Writer Christopher Shea, in an article titled, "In celebration of massive greatness," said that Hessick's posting "may offer a window into how the court might decide a sexting case." Read the entire article here.
Shea notes that in the past the court struck down a law outlawing the sale of videos in which a living animal is intentionally maimed, mutilated, tortured, wounded or killed. But in distinguishing child pornography from videos involving animal cruelty, the court argued that the images deserved zero constitutional protection because they constituted part of the original crime of child abuse.
"Now consider how this reasoning might apply to sexting," Shea writes. "Could anyone argue that self-photographing girls are abusing themselves at the moment they push the digital-camera button? No, the crime, if there is one, would have to occur during the distribution of the images."
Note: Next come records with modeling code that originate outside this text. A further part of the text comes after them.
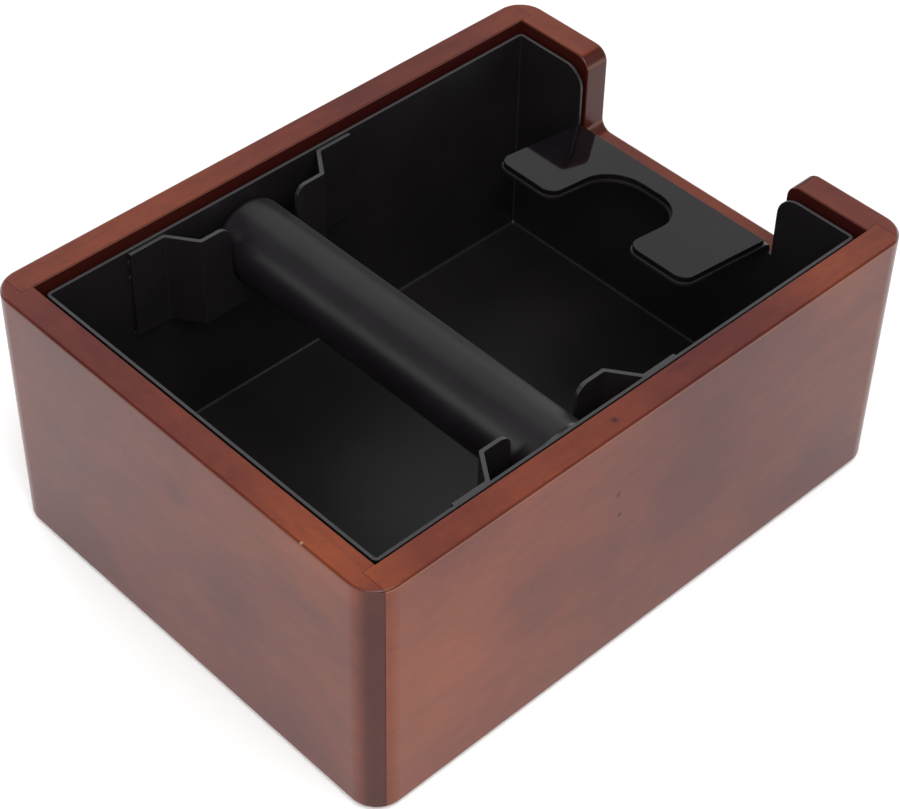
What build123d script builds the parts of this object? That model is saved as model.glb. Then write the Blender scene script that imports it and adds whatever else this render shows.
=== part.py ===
from build123d import *
import math
import os

os.makedirs("parts", exist_ok=True)

# Espresso knock box, in millimetres. +Z is up, X runs along the knock bar and Y along the box.
# The handle notch is in the wall at +Y. The origin is on the table, under the middle of the box.

# Wooden case
case_width = 180.0
case_length = 236.0
case_height = 99.0
board = 10.4
corner_radius = 10.3
rim_round = 1.1
inner_rim_round = 0.5
rabbet_reach = 4.6

# Handle notch in the rear end board
notch_width = 92.2
notch_depth = 34.2
notch_shoulder_radius = 5.5
notch_floor_radius = 4.6

# Base panel, held in grooves in the four boards
panel_thickness = 5.0
panel_lift = 3.8
groove_depth = 4.0
panel_play = 0.2

# Rubber feet, stuck under the panel
foot_stand = 1.5
foot_diameter = 16.0
foot_inset = 16.0
foot_edge_round = 0.8

# Lift-out tray of coated sheet metal
sheet = 1.2
tray_play = 2.4
tray_drop = 3.1
tray_corner_bend = 1.9
tray_floor_bend = 2.4

# Notch in the tray's rear wall, a little narrower than the board's at each side
tray_notch_step = 0.4
tray_notch_radius = 8.0
relief_width = 1.5
relief_depth = 4.0

# Rest tongue, bent inwards at the foot of the tray's notch and sloping up towards the bar
tongue_drop = 25.9
tongue_slope = 7.6
tongue_bend = 3.0
tongue_margin = 0.5

# Rest mat on the tongue, measured along the slope from the wall's outer face
mat_thickness = 2.0
mat_start = 3.2
mat_end = 44.3
mat_corner_radius = 5.0
spout_width = 35.2
spout_end = 12.7
spout_radius = 14.0

# Knock bar
bar_diameter = 27.8
bar_end_play = 1.0
bar_end_round = 3.0
bar_setback = 26.3
bar_drop = 20.4
core_diameter = 16.0
core_play = 0.05
plug_thickness = 6.0
plug_recess = 0.6

# Saddles, strips folded like a hat, with a slot for the bar between two horns
saddle_sheet = 1.5
saddle_foot = 14.0
saddle_slant = 7.2
saddle_horn = 11.8
saddle_web = 4.4
saddle_stand_off = 11.7
saddle_bend = 1.2
saddle_drop = 0.7
slot_play = 0.3
slot_lead_radius = 4.5

# Reach of a cutting shape past the faces that it cuts
overrun = 5.0

# How close to a named place an edge or corner lies to be picked out there
snap = 0.1

# Levels, from the table up
case_bottom = foot_stand
rim = case_bottom + case_height
notch_floor = rim - notch_depth
panel_bottom = case_bottom + panel_lift
panel_top = panel_bottom + panel_thickness
tray_bottom = panel_top
tray_top = rim - tray_drop
bar_level = rim - bar_drop
slot_radius = bar_diameter / 2 + slot_play
saddle_top = tray_top - saddle_drop
saddle_bottom = bar_level - slot_radius - saddle_web

# Places across and along the box
case_x = case_width / 2
case_y = case_length / 2
inner_x = case_x - board
inner_y = case_y - board
side_board_end = inner_y + rabbet_reach
tray_x = inner_x - tray_play
tray_y = inner_y - tray_play
notch_half = notch_width / 2
tray_notch_half = notch_half - tray_notch_step
tongue_half = tray_notch_half - relief_width
bar_length = 2 * (tray_x - sheet - bar_end_play)


def block(x0, x1, y0, y1, z0, z1):
    """A plain block between two corners."""
    centre = Pos((x0 + x1) / 2, (y0 + y1) / 2, (z0 + z1) / 2)
    return centre * Box(x1 - x0, y1 - y0, z1 - z0)


def edges_at(shape, axis, **places):
    """The straight edges of a shape along an axis whose middle lies at the given places."""
    found = shape.edges().filter_by(axis)
    for name, place in places.items():
        found = [e for e in found if abs(getattr(e.center(), name) - place) < snap]
    return ShapeList(found)


def panel_block(play):
    """The base panel, or with some play the groove that holds it."""
    reach_x = inner_x + groove_depth - panel_play + play
    reach_y = inner_y + groove_depth - panel_play + play
    return block(-reach_x, reach_x, -reach_y, reach_y, panel_bottom, panel_top + play)


def case_shell():
    """The glued case in one piece, with its notch and its groove, and every rim eased."""
    shell = block(-case_x, case_x, -case_y, case_y, case_bottom, rim)
    shell = fillet(shell.edges().filter_by(Axis.Z), corner_radius)
    shell -= block(-inner_x, inner_x, -inner_y, inner_y, case_bottom - overrun, rim + overrun)
    reach = (inner_y - overrun, case_y + overrun)
    shell -= block(-notch_half, notch_half, *reach, notch_floor, rim + overrun)
    for level, radius in ((rim, notch_shoulder_radius), (notch_floor, notch_floor_radius)):
        for x in (-notch_half, notch_half):
            shell = fillet(edges_at(shell, Axis.Y, X=x, Z=level), radius)
    # Each rounding runs on along the edges that its first edge flows into, the notch among them.
    outer = edges_at(shell, Axis.X, Y=-case_y)
    shell = fillet(outer, rim_round)
    inner = edges_at(shell, Axis.X, Y=-inner_y, Z=rim) + edges_at(shell, Axis.X, Y=inner_y, Z=notch_floor)
    for side in (-1, 1):
        inner += edges_at(shell, Axis.Y, X=side * inner_x, Z=rim)
    shell = fillet(inner, inner_rim_round)
    return shell - panel_block(panel_play)


def side_zone(side):
    """The room of one long side board, with its two ends in the rabbets."""
    reach = sorted((side * inner_x, side * (case_x + overrun)))
    return block(*reach, -side_board_end, side_board_end, case_bottom - overrun, rim + overrun)


def side_wall(case, side):
    """A long side board."""
    return case & side_zone(side)


def end_wall(case, end):
    """A short end board, rabbeted at both ends over the side boards."""
    reach = sorted((0, end * (case_y + overrun)))
    half = case_x + overrun
    zone = block(-half, half, *reach, case_bottom - overrun, rim + overrun)
    return (case & zone) - side_zone(-1) - side_zone(1)


def base_panel():
    """The panel that the tray stands on."""
    return panel_block(0)


def foot(side, end):
    """One round foot, under a corner of the panel."""
    stand = Cylinder(foot_diameter / 2, panel_bottom, align=(Align.CENTER, Align.CENTER, Align.MIN))
    stand = fillet(stand.edges().group_by(Axis.Z)[0], foot_edge_round)
    return Pos(side * (inner_x - foot_inset), end * (inner_y - foot_inset), 0) * stand


def tray_shell():
    """The open tray: its outside less its inside, with bends along the corners and the floor."""
    outside = block(-tray_x, tray_x, -tray_y, tray_y, tray_bottom, tray_top)
    outside = fillet(outside.edges().filter_by(Axis.Z), tray_corner_bend)
    outside = fillet(outside.faces().sort_by(Axis.Z)[0].edges(), tray_floor_bend)
    x = tray_x - sheet
    y = tray_y - sheet
    inside = block(-x, x, -y, y, tray_bottom + sheet, tray_top + overrun)
    inside = fillet(inside.edges().filter_by(Axis.Z), tray_corner_bend - sheet)
    inside = fillet(inside.faces().sort_by(Axis.Z)[0].edges(), tray_floor_bend - sheet)
    return outside - inside


# The slope's own plane: its origin is where the tongue's top meets the tray wall's outer face.
slope = math.radians(tongue_slope)
tongue_root = rim - tongue_drop
tongue_plane = Plane(
    origin=(0, tray_y, tongue_root),
    x_dir=(-1, 0, 0),
    z_dir=(0, math.sin(slope), math.cos(slope)),
)


def rest_outline(start, margin):
    """The rest's outline in the slope's plane, with its U-shaped cut-out, grown by a margin."""
    half = tongue_half - tongue_margin + margin
    spout = spout_width / 2 - margin
    front = mat_end + margin
    apex = spout_end + margin
    points = [
        (-half, start), (-half, front), (-spout, front), (-spout, apex),
        (spout, apex), (spout, front), (half, front), (half, start),
    ]
    outline = make_face(Polyline(*points, close=True))
    tips = [v for v in outline.vertices() if abs(v.Y - front) < snap]
    outline = fillet(tips, mat_corner_radius + margin)
    bottom = [v for v in outline.vertices() if abs(v.Y - apex) < snap]
    return fillet(bottom, spout_radius - margin)


def tongue():
    """The bent tongue: the wall's strip below the notch, its bend, and the sloping plate."""
    front = mat_end + tongue_margin
    top_front = tongue_plane.from_local_coords((0, front, 0))
    low_front = tongue_plane.from_local_coords((0, front, -sheet))
    wall_inner = tray_y - sheet
    under = tongue_root + sheet * (math.tan(slope) - 1 / math.cos(slope))
    strip_foot = tongue_root - relief_depth - overrun
    profile = Plane.YZ * make_face(Polyline(
        (tray_y, tongue_root), (top_front.Y, top_front.Z), (low_front.Y, low_front.Z),
        (wall_inner, under), (wall_inner, strip_foot), (tray_y, strip_foot), close=True,
    ))
    plate = extrude(profile, tongue_half, both=True)
    plate = fillet(edges_at(plate, Axis.X, Y=tray_y, Z=tongue_root), tongue_bend)
    plate = fillet(edges_at(plate, Axis.X, Y=wall_inner, Z=under), tongue_bend - sheet)
    outline = tongue_plane * rest_outline(-overrun, tongue_margin)
    return plate & extrude(outline, relief_depth + 2 * overrun, both=True)


def liner_tray():
    """The whole tray: shell, notch and tongue."""
    tray = tray_shell()
    half = tray_notch_half
    low = tongue_root - relief_depth
    tray -= block(-half, half, tray_y - sheet - overrun, tray_y + overrun, low, tray_top + overrun)
    for x in (-half, half):
        tray = fillet(edges_at(tray, Axis.Y, X=x, Z=tray_top), tray_notch_radius)
    return tray + tongue()


def rest_mat():
    """The smooth mat that lies on the tongue."""
    return tongue_plane * extrude(rest_outline(mat_start, 0), mat_thickness)


def strip_points(side_offset):
    """A saddle's folded line seen from above, moved off its middle by an offset."""
    wall_face = tray_x - sheet - saddle_sheet / 2
    face = wall_face - saddle_stand_off + saddle_sheet
    corner = slot_radius + saddle_horn
    knee = corner + saddle_slant
    end = knee + saddle_foot
    lean = math.atan2(wall_face - face, saddle_slant)
    slip = side_offset * math.tan(lean / 2)
    return [
        (wall_face - side_offset, -end), (wall_face - side_offset, -knee - slip),
        (face - side_offset, -corner - slip), (face - side_offset, corner + slip),
        (wall_face - side_offset, knee + slip), (wall_face - side_offset, end),
    ]


def saddle(side):
    """A folded strip on the tray's long wall, with an open slot for the bar."""
    half = saddle_sheet / 2
    inner = strip_points(half)
    outer = strip_points(-half)
    outline = make_face(Polyline(*inner, *reversed(outer), close=True))
    end = inner[-1][1]
    bends = [v for v in outline.vertices() if abs(abs(v.Y) - end) > snap]
    strip = extrude(fillet(bends, saddle_bend), saddle_top - saddle_bottom)
    strip = Pos(0, -bar_setback, saddle_bottom) * strip
    near = tray_x - sheet - saddle_stand_off - overrun
    far = tray_x + overrun
    slot = Rot(0, 90, 0) * Cylinder(slot_radius, far - near)
    slot = Pos((near + far) / 2, -bar_setback, bar_level) * slot
    front = -bar_setback - slot_radius
    back = -bar_setback + slot_radius
    strip -= slot + block(near, far, front, back, bar_level, saddle_top + overrun)
    for y in (front, back):
        strip = fillet(edges_at(strip, Axis.X, Y=y, Z=saddle_top), slot_lead_radius)
    return strip if side > 0 else mirror(strip, about=Plane.YZ)


def along_bar(shape):
    """Lays a shape that stands along Z at the origin on the bar's axis."""
    return Pos(0, -bar_setback, bar_level) * Rot(0, 90, 0) * shape


def bar_core():
    """The steel rod inside the sleeve."""
    return along_bar(Cylinder(core_diameter / 2, bar_length - 2 * plug_thickness))


def bar_sleeve():
    """The thick rubber sleeve, rounded at its ends."""
    sleeve = Cylinder(bar_diameter / 2, bar_length)
    sleeve = fillet(sleeve.edges().filter_by(GeomType.CIRCLE), bar_end_round)
    return along_bar(sleeve - Cylinder(core_diameter / 2 + core_play, bar_length + overrun))


def bar_plug(side):
    """A plug that closes one end of the sleeve."""
    thickness = plug_thickness - plug_recess
    middle = side * (bar_length / 2 - plug_recess - thickness / 2)
    return along_bar(Pos(0, 0, middle) * Cylinder(core_diameter / 2, thickness))


case = case_shell()
nodes = {
    "front_wall": end_wall(case, -1),
    "notch_wall": end_wall(case, 1),
    "left_wall": side_wall(case, -1),
    "right_wall": side_wall(case, 1),
    "base_panel": base_panel(),
    "liner_tray": liner_tray(),
    "left_saddle": saddle(-1),
    "right_saddle": saddle(1),
    "rest_mat": rest_mat(),
    "bar_core": bar_core(),
    "bar_sleeve": bar_sleeve(),
    "bar_plug_left": bar_plug(-1),
    "bar_plug_right": bar_plug(1),
}
for end_name, end in (("front", -1), ("rear", 1)):
    for side_name, side in (("left", -1), ("right", 1)):
        nodes[f"foot_{end_name}_{side_name}"] = foot(side, end)

for name, shape in nodes.items():
    shape.label = name
    export_step(shape, f"parts/{name}.step")
    box = shape.bounding_box()
    size = [round(v, 1) for v in (box.size.X, box.size.Y, box.size.Z)]
    print(name, "volume", round(shape.volume), "size", size)
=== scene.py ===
# %% [markdown]
# A knock box is the caddy where spent coffee is knocked out of a filter holder. This one is a
# wooden case with a black coated steel tray inside, a rubber covered bar across the tray and a
# mat on which a filter holder can rest. The construction comes in as a fixed frame, so this
# lesson is about finishes, fine edges and light, and nothing that was built is moved.

import math

import bpy
from mathutils import Color, Matrix, Vector


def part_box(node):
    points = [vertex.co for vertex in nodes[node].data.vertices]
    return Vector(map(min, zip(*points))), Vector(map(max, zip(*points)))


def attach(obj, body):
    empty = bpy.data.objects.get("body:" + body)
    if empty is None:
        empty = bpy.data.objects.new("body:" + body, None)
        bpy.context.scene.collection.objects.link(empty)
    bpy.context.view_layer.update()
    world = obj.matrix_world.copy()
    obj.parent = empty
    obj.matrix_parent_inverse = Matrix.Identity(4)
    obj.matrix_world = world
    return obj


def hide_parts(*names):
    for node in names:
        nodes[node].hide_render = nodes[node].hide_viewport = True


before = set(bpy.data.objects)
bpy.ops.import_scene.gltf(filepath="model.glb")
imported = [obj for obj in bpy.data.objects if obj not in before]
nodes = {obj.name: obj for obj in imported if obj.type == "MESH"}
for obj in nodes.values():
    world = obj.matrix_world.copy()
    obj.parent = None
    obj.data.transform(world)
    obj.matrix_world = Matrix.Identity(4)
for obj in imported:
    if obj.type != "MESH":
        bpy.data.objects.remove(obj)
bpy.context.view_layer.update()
MM = 0.001

# %% [markdown]
# The photographer stood above the near corner and used a fairly long lens, so the long edges
# stay almost parallel. A camera can be aimed with a constraint or turned by hand. Here its
# place, heading, tilt and the slight roll of the picture are plain values, because they were
# measured and a constraint would hide them.

# %% Camera
EYE = Vector((409.67, -402.91, 589.01)) * MM
HEADING = math.radians(45.61)
TILT_DOWN = math.radians(43.93)
ROLL = math.radians(1.28)
LENS = 94.54
SENSOR = 36
NEAREST = 0.01

camera_data = bpy.data.cameras.new("studio_camera")
camera_data.lens = LENS
camera_data.sensor_width = SENSOR
camera_data.clip_start = NEAREST
camera = bpy.data.objects.new("studio_camera", camera_data)
bpy.context.scene.collection.objects.link(camera)
turn = Matrix.Rotation(HEADING, 4, "Z") @ Matrix.Rotation(math.pi / 2 - TILT_DOWN, 4, "X")
camera.matrix_world = Matrix.Translation(EYE) @ turn @ Matrix.Rotation(ROLL, 4, "Z")
bpy.context.scene.camera = camera
print("camera:", LENS, "mm lens at", [round(edge, 3) for edge in EYE])

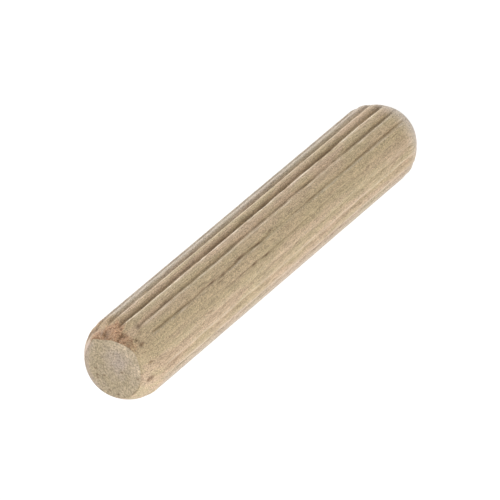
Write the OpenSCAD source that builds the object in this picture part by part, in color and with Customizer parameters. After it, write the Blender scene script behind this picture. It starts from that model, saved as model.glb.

Shea points to Hessick's argument:
"We might argue that the teen ought not have taken the picture," Hessick writes, "and if the teen is under the age of consent in his or her jurisdiction perhaps they have no affirmative right to sexual autonomy that would include taking such a picture; however, assuming no involvement by adults in the production of the image, then I simply don't see how the image can be considered a product of child sex exploitation or abuse."
Shea concludes: "Therefore, the argument that the court has constructed to exclude child porn from free-speech protections simply does not fit. Prosecutors and legislators, if they choose the debatable strategy of criminalizing 'sexters,' may have to find a new rationale for their actions."
Hessick teaches criminal procedure, criminal law, and a seminar on sentencing law and policy. Her research focuses on aggravation and mitigation in criminal sentencing, relative crime severity, and other political and doctrinal issues associated with sentencing. She currently is working on a manuscript about the prosecution and punishment of teen sexting.